** What the task asks **
Hunt for the word "picture" across the entries below, copying each line that holds it.

- - - -

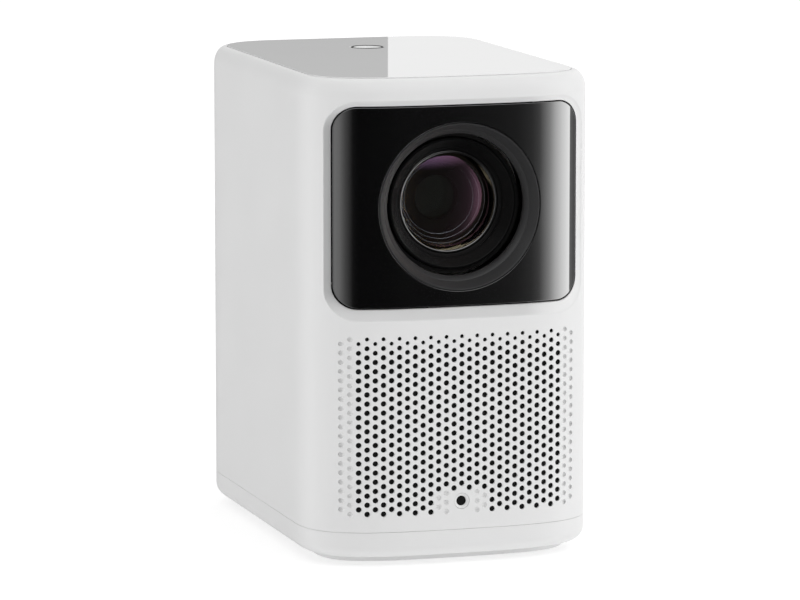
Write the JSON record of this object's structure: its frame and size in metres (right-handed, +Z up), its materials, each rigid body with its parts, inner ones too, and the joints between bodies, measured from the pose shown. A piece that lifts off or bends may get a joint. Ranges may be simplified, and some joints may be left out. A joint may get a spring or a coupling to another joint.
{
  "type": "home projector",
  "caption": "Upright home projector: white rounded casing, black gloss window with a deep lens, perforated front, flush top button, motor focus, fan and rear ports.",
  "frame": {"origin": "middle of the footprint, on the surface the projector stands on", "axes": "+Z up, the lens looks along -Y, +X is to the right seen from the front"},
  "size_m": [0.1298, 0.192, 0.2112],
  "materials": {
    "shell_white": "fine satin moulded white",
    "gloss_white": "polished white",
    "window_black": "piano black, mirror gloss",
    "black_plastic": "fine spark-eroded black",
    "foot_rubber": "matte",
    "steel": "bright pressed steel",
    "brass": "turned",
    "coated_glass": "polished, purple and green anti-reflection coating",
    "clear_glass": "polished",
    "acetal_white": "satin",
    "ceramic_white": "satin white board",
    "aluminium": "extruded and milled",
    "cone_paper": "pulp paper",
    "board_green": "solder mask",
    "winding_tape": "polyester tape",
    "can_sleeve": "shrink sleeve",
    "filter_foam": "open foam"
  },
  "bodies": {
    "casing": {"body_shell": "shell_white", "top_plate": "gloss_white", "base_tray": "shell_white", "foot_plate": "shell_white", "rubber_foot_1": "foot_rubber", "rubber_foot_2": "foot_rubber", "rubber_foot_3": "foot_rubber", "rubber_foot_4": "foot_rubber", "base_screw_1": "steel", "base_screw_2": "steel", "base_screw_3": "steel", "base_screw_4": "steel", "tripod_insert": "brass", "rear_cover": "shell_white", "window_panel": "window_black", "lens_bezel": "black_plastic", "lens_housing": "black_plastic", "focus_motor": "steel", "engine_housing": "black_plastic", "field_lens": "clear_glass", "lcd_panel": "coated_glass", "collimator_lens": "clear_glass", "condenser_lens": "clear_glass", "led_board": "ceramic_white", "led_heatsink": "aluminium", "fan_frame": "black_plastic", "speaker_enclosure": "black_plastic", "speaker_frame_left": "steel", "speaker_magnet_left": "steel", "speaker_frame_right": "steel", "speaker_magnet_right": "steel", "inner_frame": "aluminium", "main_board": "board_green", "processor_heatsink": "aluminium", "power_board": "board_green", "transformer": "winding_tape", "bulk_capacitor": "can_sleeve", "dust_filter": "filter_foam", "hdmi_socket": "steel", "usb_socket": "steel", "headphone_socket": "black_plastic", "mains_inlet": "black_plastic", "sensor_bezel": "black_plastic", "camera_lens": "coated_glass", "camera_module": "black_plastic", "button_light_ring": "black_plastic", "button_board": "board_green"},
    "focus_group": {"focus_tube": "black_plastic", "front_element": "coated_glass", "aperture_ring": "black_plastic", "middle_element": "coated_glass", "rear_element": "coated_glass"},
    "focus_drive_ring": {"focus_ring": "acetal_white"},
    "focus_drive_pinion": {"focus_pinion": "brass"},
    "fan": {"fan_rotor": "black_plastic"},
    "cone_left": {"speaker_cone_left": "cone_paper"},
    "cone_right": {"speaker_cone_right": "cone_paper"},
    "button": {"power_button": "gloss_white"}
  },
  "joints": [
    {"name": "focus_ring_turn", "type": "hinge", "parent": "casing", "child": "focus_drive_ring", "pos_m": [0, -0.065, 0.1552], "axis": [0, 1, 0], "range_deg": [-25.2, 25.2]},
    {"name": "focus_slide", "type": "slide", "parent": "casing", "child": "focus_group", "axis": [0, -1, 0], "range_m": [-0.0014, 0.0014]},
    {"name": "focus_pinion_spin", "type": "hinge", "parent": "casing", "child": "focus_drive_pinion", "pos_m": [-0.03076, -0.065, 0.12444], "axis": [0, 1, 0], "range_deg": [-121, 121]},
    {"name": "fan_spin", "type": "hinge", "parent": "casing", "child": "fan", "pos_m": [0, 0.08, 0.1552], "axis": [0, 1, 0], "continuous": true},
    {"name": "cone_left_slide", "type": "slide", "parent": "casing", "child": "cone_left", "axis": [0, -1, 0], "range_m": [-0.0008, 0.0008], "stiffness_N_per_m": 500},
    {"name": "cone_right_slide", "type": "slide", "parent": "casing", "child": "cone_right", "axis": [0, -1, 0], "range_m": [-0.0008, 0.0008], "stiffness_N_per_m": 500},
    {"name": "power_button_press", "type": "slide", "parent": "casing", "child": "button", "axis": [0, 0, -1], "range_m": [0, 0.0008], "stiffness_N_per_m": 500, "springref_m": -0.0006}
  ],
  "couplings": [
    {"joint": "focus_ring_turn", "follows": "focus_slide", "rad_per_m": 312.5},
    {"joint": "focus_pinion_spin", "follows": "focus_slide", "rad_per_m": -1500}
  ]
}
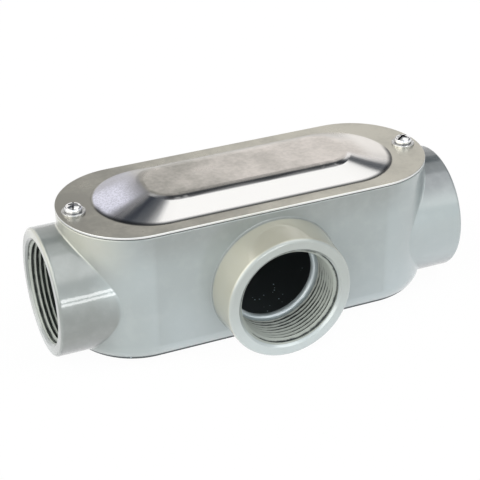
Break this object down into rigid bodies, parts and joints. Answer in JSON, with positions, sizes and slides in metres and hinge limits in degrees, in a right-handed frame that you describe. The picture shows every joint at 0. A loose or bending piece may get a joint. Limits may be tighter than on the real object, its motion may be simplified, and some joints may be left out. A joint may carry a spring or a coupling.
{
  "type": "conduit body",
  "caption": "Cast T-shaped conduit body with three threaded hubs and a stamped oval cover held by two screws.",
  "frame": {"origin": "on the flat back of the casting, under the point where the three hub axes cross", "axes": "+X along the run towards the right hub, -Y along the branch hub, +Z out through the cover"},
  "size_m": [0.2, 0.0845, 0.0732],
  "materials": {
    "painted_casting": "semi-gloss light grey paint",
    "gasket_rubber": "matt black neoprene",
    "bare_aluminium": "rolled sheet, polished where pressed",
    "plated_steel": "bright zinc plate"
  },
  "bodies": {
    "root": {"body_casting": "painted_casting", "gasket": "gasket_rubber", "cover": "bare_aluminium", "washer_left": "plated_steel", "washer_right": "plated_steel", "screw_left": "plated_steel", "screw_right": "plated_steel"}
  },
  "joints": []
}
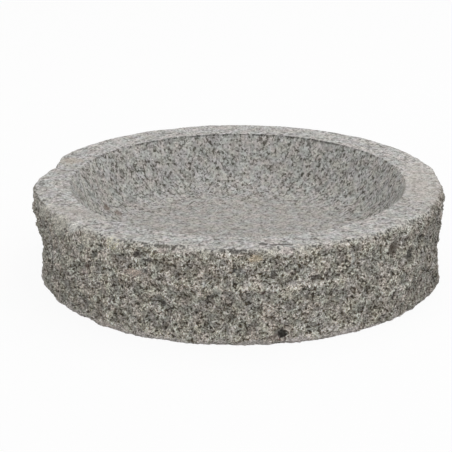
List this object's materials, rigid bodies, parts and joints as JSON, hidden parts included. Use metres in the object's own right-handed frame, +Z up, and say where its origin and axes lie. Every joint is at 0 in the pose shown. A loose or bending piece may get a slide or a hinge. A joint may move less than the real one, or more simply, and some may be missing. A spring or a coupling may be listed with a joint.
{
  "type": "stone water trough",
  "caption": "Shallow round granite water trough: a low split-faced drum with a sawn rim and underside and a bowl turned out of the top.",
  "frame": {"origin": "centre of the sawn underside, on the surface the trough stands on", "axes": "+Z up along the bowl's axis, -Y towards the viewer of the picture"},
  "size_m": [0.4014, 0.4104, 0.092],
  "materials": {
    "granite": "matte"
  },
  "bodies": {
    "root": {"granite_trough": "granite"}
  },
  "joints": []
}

- - - -

** Finished exercise **
Break this object down into rigid bodies, parts and joints. Answer in JSON, with positions, sizes and slides in metres and hinge limits in degrees, in a right-handed frame that you describe. The picture shows every joint at 0. A loose or bending piece may get a joint. Limits may be tighter than on the real object, its motion may be simplified, and some joints may be left out. A joint may carry a spring or a coupling.
  "frame": {"origin": "centre of the sawn underside, on the surface the trough stands on", "axes": "+Z up along the bowl's axis, -Y towards the viewer of the picture"},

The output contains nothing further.